To: Jason Gunthorpe <jgg@debian.org>
Subject: Re: [patch] linux 2.4.17: An mb() rework
From: "Maciej W. Rozycki" <macro@ds2.pg.gda.pl>
Date: Thu, 31 Jan 2002 13:17:39 +0100 (MET)
Cc: linux-mips@fnet.fr, linux-mips@oss.sgi.com
In-reply-to: <Pine.LNX.3.96.1020130123109.11192A-100000@wakko.deltatee.com>
Organization: Technical University of Gdansk
On Wed, 30 Jan 2002, Jason Gunthorpe wrote:

> I was under the impression that the mb() functions existed to maintain
> order of memory access and were not defined as flushes per say - so is
> the time delay a concern (perhaps sticking a sync before ERET is
> appropriate?)

 Well, other architectures seem to define the macros such that wmb() is a
pure ordering barrier (to assure strong ordering between writes) and rmb()
is a flush (since reads are synchronous by their nature this implies all
other transactions have to be finished before).
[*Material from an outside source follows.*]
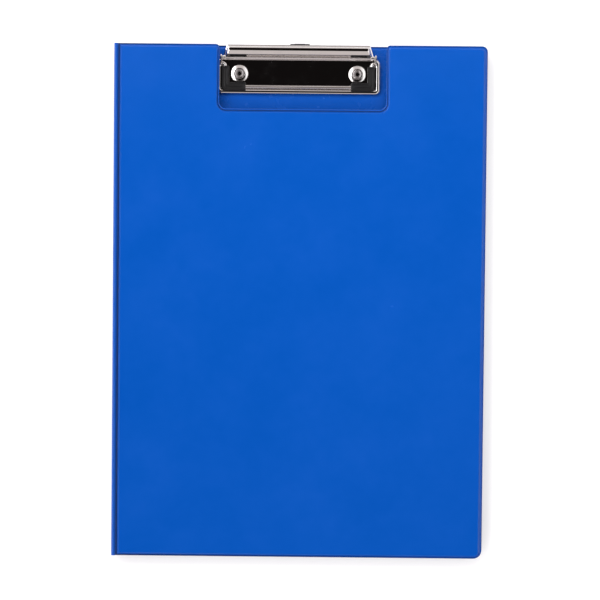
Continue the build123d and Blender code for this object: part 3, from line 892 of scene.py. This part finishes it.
def bailWire():
    end = (wireHigh[0] - wireLow[0]) / 2
    s = bail["stubRadius"]
    arm = earInnerX - bail["armInset"]
    rear = bailAxis[1]
    front = wireLow[1] + bail["radius"] - bail["frontShift"]
    start = np.vstack([[(-end, rear), (-end + bail["stub"], rear)], arc((-arm - s, rear - s), s, 90, 0, 10)])
    path = clipPath(start, arm, rear - s, front, bail["cornerRadius"], (8, 16, 14))
    section = arc((0, 0), bail["radius"], 0, 360, 33)[:-1]
    piece = addPiece("bailWire", *carried(path, section, bailAxis[2]), chromeWire, "bail")
    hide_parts("bail_wire")


pad = {"corner": 3.0, "end": 0.5, "edge": 0.45, "bar": 5.2, "arm": 5.0, "sideTrim": {-1: 0.1, 1: 0.4},
       # inset from the outline and depth below the crown: a raised bead, a groove, then the low ridged face
       "face": [(0.75, 0.0), (0.95, 0.1), (1.15, 0.1), (1.3, 0.0), (1.6, 0.0), (1.75, 0.12), (1.95, 0.12),
                (2.1, 0.04)]}


# an L of rubber: its rings step in over a rounded edge, then over the ridges of its face
def gripPad(name, node, sideSign):
    low, high = boxOf(node)
    outer, inner = (low[0], high[0]) if sideSign < 0 else (high[0], low[0])
    armInner = outer - sideSign * pad["arm"]
    outer -= sideSign * pad["sideTrim"][sideSign]
    barRear = low[1] + pad["bar"]
    corners = [(outer, high[1]), (outer, low[1]), (inner, low[1]), (inner, barRear), (armInner, barRear),
               (armInner, high[1])]
    radii = [pad["end"], pad["corner"]] + [pad["end"]] * 4
    if sideSign > 0:
        corners = corners[::-1]
        radii = radii[::-1]
    half = (high[2] - low[2]) / 2
    middle = (high[2] + low[2]) / 2
    edge = pad["edge"]
    levels = [(edge * (1 - math.cos(a)), half - edge + edge * math.sin(a)) for a in np.radians(np.linspace(0, 90, 7))]
    levels += [(inset, half - depth) for inset, depth in pad["face"]]
    below = [(inset, middle - height) for inset, height in levels]
    above = [(inset, middle + height) for inset, height in levels]
    piece = addPiece(name, *stacked(corners, radii, below[::-1] + above, least=0.05), blackRubber, "bail",
                     sharpAngle=60)
    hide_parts(node)


bailWire()
gripPad("leftGripPad", "left_grip_pad", -1)
gripPad("rightGripPad", "right_grip_pad", 1)
print("bail made")


# Rivets and their domed washers

rivetLow, rivetHigh = boxOf("clip_rivets")
rivet = {"bore": 1.75, "shank": 2.5, "rim": 2.95, "rollHeight": 0.8, "waist": 0.9, "head": 4.2, "headThickness": 0.5}
washer = {"bore": 2.55, "step": 0.3, "hole": 3.15, "inner": 3.45, "coneEnd": 4.95, "cone": 17.0, "belowRim": 0.9}


# up the bore, over the inner lip, down a cone of so many degrees and round the outer edge
def washerProfile():
    low = washersLow[2]
    top = rivetHigh[2] - washer["belowRim"]
    bore, step, hole, inner, cone = (washer[key] for key in ("bore", "step", "hole", "inner", "coneEnd"))
    fallen = top - (cone - inner) * math.tan(math.radians(washer["cone"]))
    edge = [(cone, fallen), (cone + 0.25, fallen - 0.1), (washerRadius - 0.08, (fallen + low) / 2),
            (washerRadius, low + 0.12), (washerRadius - 0.1, low)]
    return np.vstack([[(bore, low), (bore, low + step), (hole, low + step), (hole, top - 0.15)],
                      flow([(hole + 0.05, top - 0.06), (inner - 0.1, top), (inner + 0.05, top - 0.02)], 5),
                      flow(edge, 7)])


# from the shank over the rolled rim, down the bore and round the head below
def rivetProfile():
    low, top = rivetLow[2], rivetHigh[2]
    bore, rim, shank, out = (rivet[key] for key in ("bore", "rim", "shank", "head"))
    rise = rivet["rollHeight"]
    roll = arc((0, 0), 1.0, -25, 180, 25) * ((rim - bore) / 2, rise) + ((bore + rim) / 2, top - rise)
    head = low + rivet["headThickness"]
    inside = flow([(bore, top - 1.3), (rivet["waist"], top - 2.6), (bore, low + 1.0), (bore + 0.35, low)], 5)
    return np.vstack([[(shank, washersLow[2] + 0.35)], roll, inside,
                      [(out - 0.15, low), (out, low + 0.15), (out, head), (shank, head)]])


for name, node, profile, material, slot in (
        ("rivetWashers", "rivet_washers", washerProfile(), chromeWasher, "washer_chrome"),
        ("clipRivets", "clip_rivets", rivetProfile(), chromeRivet, "rivet_chrome")):
    pairParts = [turned(profile, (clipX + sideSign * rivetX, rivetY)) for sideSign in (-1, 1)]
    piece = addPiece(name, *joined(pairParts), material, "back_cover", sharpAngle=50)
    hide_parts(node)
print("rivets made")


# Hanging tab: a strap with a hole under the plate, its lip stands up behind the clip

hanger = {"tailWidth": 16.4, "thickness": 0.7, "overlap": 0.5, "lipWidth": 7.0, "lipLength": 0.7, "lipRadius": 0.7,
          "lipEdge": 0.3, "hole": 2.75, "holeOut": 6.0, "reach": 1.15, "endRadius": 0.9, "tailRadius": 0.5,
          "neckRadius": 0.4, "edge": 0.05, "taper": 0.99, "steps": 96}


def hangerTab():
    low = hangerLow[2]
    high = low + hanger["thickness"]
    edge = hanger["edge"]
    half = plate["strapHalf"]
    tail = hanger["tailWidth"] / 2
    tailTop = hangerLow[1] + plate["tailLength"]
    holeY = hangerHigh[1] - hanger["reach"] - (plate["travel"] - hanger["holeOut"])
    outline = ring(rectangle(-half, tailTop - hanger["overlap"], half, hangerHigh[1]),
                   endRadii(hanger["endRadius"]), 0)
    # the strap's face runs from its outline, with more points along its sides, to the hole at the same bearing
    closed = np.vstack([outline, outline[:1]])
    length = np.concatenate([[0], np.cumsum(np.linalg.norm(np.diff(closed, axis=0), axis=1))])
    stops = np.unique(np.concatenate([length[:-1], np.linspace(0, length[-1], hanger["steps"], endpoint=False)]))
    rim = np.stack([np.interp(stops, length, closed[:, k]) for k in (0, 1)], axis=1)
    bearing = np.arctan2(rim[:, 1] - holeY, rim[:, 0])
    hole = hanger["hole"] * bearings(bearing) + (0, holeY)
    face = rim * (hanger["taper"], 1)
    rows = [placed(rim, low + edge), placed(rim, high - edge), placed(face, high), placed(hole, high),
            placed(hole, low), placed(face, low)]
    strap = (np.vstack(rows), quads(len(rows), len(rim), closedRows=True))
    stop = slab(rectangle(-tail, hangerLow[1], tail, tailTop),
                endRadii(hanger["neckRadius"], hanger["tailRadius"]), low + 0.01, high - 0.01, edge)
    lipHalf = hanger["lipWidth"] / 2
    lip = slab(rectangle(-lipHalf, low + 0.1, lipHalf, hangerHigh[2]), endRadii(hanger["lipRadius"]),
               hangerHigh[1] - hanger["lipLength"], hangerHigh[1], hanger["lipEdge"], "uhv")
    points, faces = joined([strap, stop, lip])
    piece = addPiece("hangerTab", points + (hangerX, 0, 0), faces, darkTab, "hanger")
    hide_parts("hanger_tab")


hangerTab()
print("hanging tab made")


# Floor, light and surroundings

# each lamp has a place, an aim, a width, a length and a power
studio = {"floorHalf": 4.0, "floorDrop": 0.0004,
          "floor": {"Base Color": (0.6, 0.6, 0.6, 1), "Roughness": 0.9, "Specular IOR Level": 0.1,
                    "Emission Color": (1, 1, 1, 1), "Emission Strength": 0.42},
          "lamps": {"keyLamp": ((0.0, 0.42, 0.6), (0, 0.05, 0), 0.6, 0.4, 3.0),
                    "fillLamp": ((0.4, -0.5, 1.2), (0, 0, 0), 1.0, 1.0, 0.6)},
          "ahead": (0.66, 0.60, 0.59, 1), "beside": (1.35, 1.34, 1.36, 1), "besideFrom": 0.18, "besideTo": 0.5,
          "besideLow": 0.5, "besideHigh": 0.66, "strip": 1.7, "stripFrom": 0.3, "stripTo": 0.85, "stripSoft": 0.06,
          "zenith": (0.006, 0.005, 0.005, 1), "zenithLean": -4.0, "zenithRadius": 27.5, "zenithSoft": 3.0}


def addFloor():
    mesh = bpy.data.meshes.new("floor")
    half = studio["floorHalf"]
    corners = [(x, y, -studio["floorDrop"]) for x, y in rectangle(-half, -half, half, half)]
    mesh.from_pydata(corners, [], [(0, 1, 2, 3)])
    mesh.materials.append(plain("floorPaper", studio["floor"])[0])
    linked("floor", mesh)


def addLamp(name, place, aim, width, length, power):
    data = bpy.data.lights.new(name, "AREA")
    data.shape = "RECTANGLE"
    data.size = width
    data.size_y = length
    data.energy = power
    lamp = linked(name, data)
    lamp.location = place
    lamp.rotation_euler = (Vector(aim) - Vector(place)).to_track_quat("-Z", "Y").to_euler()
    lamp.visible_glossy = False


# the sky is dark overhead, dim before and behind, and bright beside, with a brighter strip at the left:
# each share is a ramp over the ray's part along one direction
def addSky():
    world = bpy.data.worlds.new("studio")
    world.use_nodes = True
    scene.world = world
    tree = world.node_tree
    background = tree.nodes["Background"]
    ray = tree.nodes.new("ShaderNodeTexCoord").outputs["Generated"]
    lean = math.radians(studio["zenithLean"])
    toward = add(tree, "ShaderNodeVectorMath", {"operation": "DOT_PRODUCT"})
    feed(tree, toward.inputs[0], ray)
    feed(tree, toward.inputs[1], (0, math.sin(lean), math.cos(lean)))
    outer = math.cos(math.radians(studio["zenithRadius"] + studio["zenithSoft"]))
    inner = math.cos(math.radians(studio["zenithRadius"] - studio["zenithSoft"]))
    overhead = stretched(tree, toward.outputs["Value"], outer, inner, 0.0, 1.0)
    parts = add(tree, "ShaderNodeSeparateXYZ", Vector=ray).outputs
    across = parts["X"]
    side = stretched(tree, sums(tree, "ABSOLUTE", across), studio["besideFrom"], studio["besideTo"], 0.0, 1.0)
    high = stretched(tree, parts["Z"], studio["besideLow"], studio["besideHigh"], 0.0, 1.0)
    level = mixed(tree, sums(tree, "MULTIPLY", side, high), studio["ahead"], studio["beside"])
    tree.links.new(mixed(tree, overhead, level, studio["zenith"]), background.inputs["Color"])
    near, far, soft = -studio["stripFrom"], -studio["stripTo"], studio["stripSoft"]
    strip = sums(tree, "MULTIPLY", stretched(tree, across, near, near - soft, 0.0, studio["strip"]),
                 stretched(tree, across, far, far - soft, 1.0, 0.0))
    tree.links.new(sums(tree, "ADD", 1.0, strip), background.inputs["Strength"])


addFloor()
for name, lamp in studio["lamps"].items():
    addLamp(name, *lamp)
addSky()
scene.view_settings.view_transform = "Standard"
scene.view_settings.look = "None"
print("studio made")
 Putting a "sync" before "eret" certainly doesn't work.  The case I've
identified is mask_and_ack() in an interrupt handler.  It masks an active
IRQ line in an external controller so that handle_IRQ_event() can unmask
interrupts in the CPU (this implies mask_and_ack() is synchronous).  But
due to the current lack of proper synchronization, the write isn't
executed until after the __sti() there.  As a result for almost every IRQ
routed through the external controler there is a spurious one signalled
shortly afterwards.  There is still a long path from here to an "eret". 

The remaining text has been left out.